Marco Pantani non è stato però soltanto la maglia rosa mostrata davanti al mondo intero sul traguardo di Montecampione oppure le braccia levate al cielo nella bufera di Les Deux Alpes. Pantani è stato l'essenza dello sport composta da una sana dose di pazzia, messa in luce nella discesa del Mortirolo al Giro 1994 e ripetuta più volte nel corso della sua carriera, e di un'accecante passione, quella che i tifosi percepiscono al passaggio di un atleta e che li spingono a seguirlo anche in capo al mondo. 

Se le vittorie lo hanno reso celebre grazie anche a quei suoi scatti brucianti che nessuno è riuscito più a ripetere nel corso dei decenni a venire, è impossibile dimenticare le cadute che lo hanno costretto ogni volta a rialzarsi sino a quella maledetta notte del 14 febbraio 2004 quando in un residence di Rimini se ne andava il Pirata più amato d'Italia. Nonostante fossero passati soltanto pochi anni dai successi sulle strade d'Italia e Francia, tutti sembravano essersi scordati di Marco, un ragazzo introverso, difficile da comprendere appieno anche per chi viveva ogni giorno al suo fianco. La vicenda di Madonna di Campiglio aveva segnato la sua parabola discendente, troppo difficile per pensare di rialzarsi come era già avvenuto nel 1995 in occasione dell'incidente alla Milano-Torino oppure nel 1997 dopo la caduta di Cava de' Tirreni al Giro. 

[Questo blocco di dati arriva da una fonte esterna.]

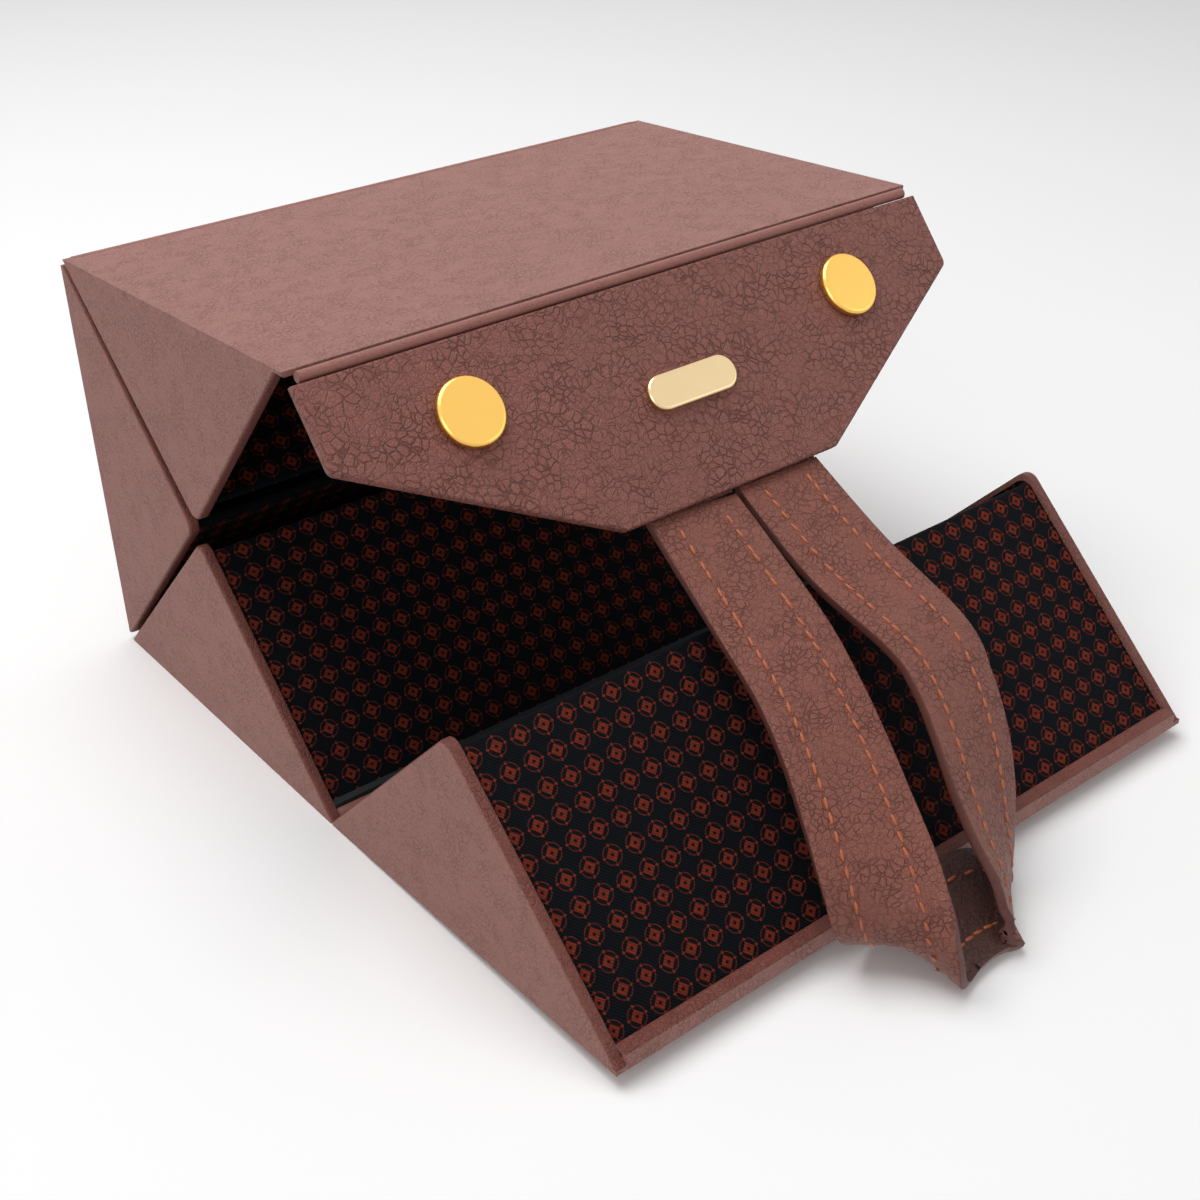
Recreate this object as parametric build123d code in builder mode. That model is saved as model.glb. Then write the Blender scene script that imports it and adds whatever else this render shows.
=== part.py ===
from build123d import *
from math import asin, atan2, cos, degrees, hypot, radians, sin, tan
import os

os.makedirs("parts", exist_ok=True)

# Folding glasses case: four three-sided troughs joined by leather hinges, a snap flap and a strap.
# X runs along the case, +Y to its back and +Z up. The origin is the middle of the bottom trough's base.

# Sizes of the folded box, from hinge line to hinge line
case_length = 170.0
fold_depth = 96.0
fold_height = 98.0
front_edge_room = 0.5

# How far the case stands open in its rest pose, in degrees
rear_lean = 1.5
top_raise = 3.5
flap_hang = 40.8

# Sheet materials
skin = 1.2
base_board = 1.8
end_board = 1.2
turned_edge = 1.2
lining_cloth = 0.6
floor_pad_cloth = 1.2
divider_thickness = 2.2

# Fits
hinge_clearance = 0.3
end_clearance = 0.25
side_gap = 0.6
divider_inset = 1.0
tongue = 0.6
tongue_reach = 8.0
end_rim = 3.0
hem_width = 3.3
hem_skin = 0.8

# Roundings
tip_radius = 3.0
edge_radius = 0.8
fold_radius = 0.9
pad_round = 0.5

# Flap
flap_skin = 1.0
flap_board_thickness = 0.8
flap_lining_thickness = 0.6
flap_length = 50.0
flap_shoulder = 19.5
flap_tip_width = 60.0
flap_closed_gap = 1.3
flap_turned_edge = 1.4
flap_corner_radius = 2.0
flap_edge_radius = 0.5
flap_lining_inset = 2.5

# Snap fasteners, one pair
snap_spacing = 105.0
snap_drop = 17.1
cap_diameter = 15.0
cap_height = 1.6
cap_crown = 1.0
cap_foot = 0.4
cap_foot_inset = 0.5
socket_flange_diameter = 11.0
socket_flange = 0.5
socket_barrel_diameter = 6.6
socket_bore_diameter = 5.4
stud_flange_diameter = 10.0
stud_flange = 0.5
stud_neck_diameter = 3.4
stud_head_diameter = 4.4
stud_height = 2.7
stud_head_height = 1.3
stud_head_round = 0.5
rivet_diameter = 3.0
rivet_flange_diameter = 9.0
rivet_flange = 0.5
snap_fit = 0.05
snap_seat = 0.4

# Plain plate in the middle of the flap
plate_length = 24.0
plate_width = 8.0
plate_thickness = 1.6
plate_round = 0.7
plate_drop = 26.2
plate_pin_diameter = 1.6
plate_pin_spacing = 14.0

# Strap, a leather loop sewn to the inside of the flap's lower edge
strap_width = 23.0
strap_thickness = 2.0
strap_tab_length = 14.0
strap_tab_thickness = 0.9
strap_tab_overhang = 0.5

# Middle of the strap along its way, from its left end to its right end: three distances from the line
# where it leaves the flap, then the turn and the tilt of its width, in degrees
strap_way = (
    (-11.4, 0.0, 0.0, 0, 0),
    (-14.5, -27.8, -14.2, -11, 4),
    (-16.8, -40.9, -21.2, -12, 0),
    (-20.0, -52.6, -28.6, -15, -1),
    (-23.2, -62.5, -36.1, -18, 4),
    (-25.5, -70.5, -43.5, -26, 13),
    (-26.3, -75.5, -50.5, -42, 17),
    (-24.7, -77.4, -56.7, -58, 4),
    (-20.0, -77.8, -61.2, -64, -15),
    (-15.3, -76.8, -60.8, -77, -19),
    (-10.6, -76.1, -60.8, -90, -19),
    (-5.9, -76.0, -60.8, -103, -19),
    (-1.2, -76.6, -60.8, -116, -19),
    (2.8, -77.7, -61.4, -129, -16),
    (3.6, -78.3, -60.9, -134, -10),
    (4.1, -78.9, -60.1, -138, -2),
    (4.5, -79.1, -59.0, -142, 5),
    (4.9, -77.1, -54.2, -150, 19),
    (5.8, -72.9, -47.9, -163, 21),
    (7.7, -67.5, -40.5, -175, 20),
    (10.2, -61.1, -32.8, -181, 17),
    (12.5, -53.5, -25.5, -183, 13),
    (13.9, -44.4, -19.4, -183, 5),
    (12.7, -22.3, -10.9, -179, -3),
    (13.1, 0.0, 0.0, -180, 0),
)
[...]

Quella positività, ancora piena di misteri e retroscena tutti da svelare, non andava a offuscare semplicemente la stella di un campione, ma fiaccava l'animo di un uomo, più fragile di quanto all'esterno potesse apparire, ma soprattutto abbandonato di punto in bianco da chi si era professato suo amico salendo semplicemente sul carro dei vincitori per un mero interesse personale. Da quel momento non sono bastati gli incitamenti dei compagni, l'attenzione di mamma Tonina e papà Ferdinando, l'amore di quei tifosi che fremevano per rivederlo lanciare la bandana e dare il via alla battaglia. Non sono bastate le due vittorie al Tour de France 2000 davanti a un Lance Armstrong "padre-padrone" di una corsa disegnata a "sua immagine e somiglianza" e il ritorno in Nazionale per le Olimpiadi di Sidney 2000 in cui mettersi a disposizione dei compagni. Il dolore era ormai troppo forte, entrato così profondamente nel suo animo da distruggerlo piano piano sino a quel 14 febbraio dove in riva all'amato Adriatico si spegneva uno dei più grandi campioni del nostro tempo in una notte che si è portata con sè una verità ancora tutta da chiarire.

A vent'anni di distanza la voragine lasciata da Marco Pantani è ancora enorme, difficile da riempire perché nessuno ha più saputo esaltare il grande pubblico con il proprio coraggio, quello che contraddistingue soltanto chi affronta la vita con genuinità e soprattutto con grande passione.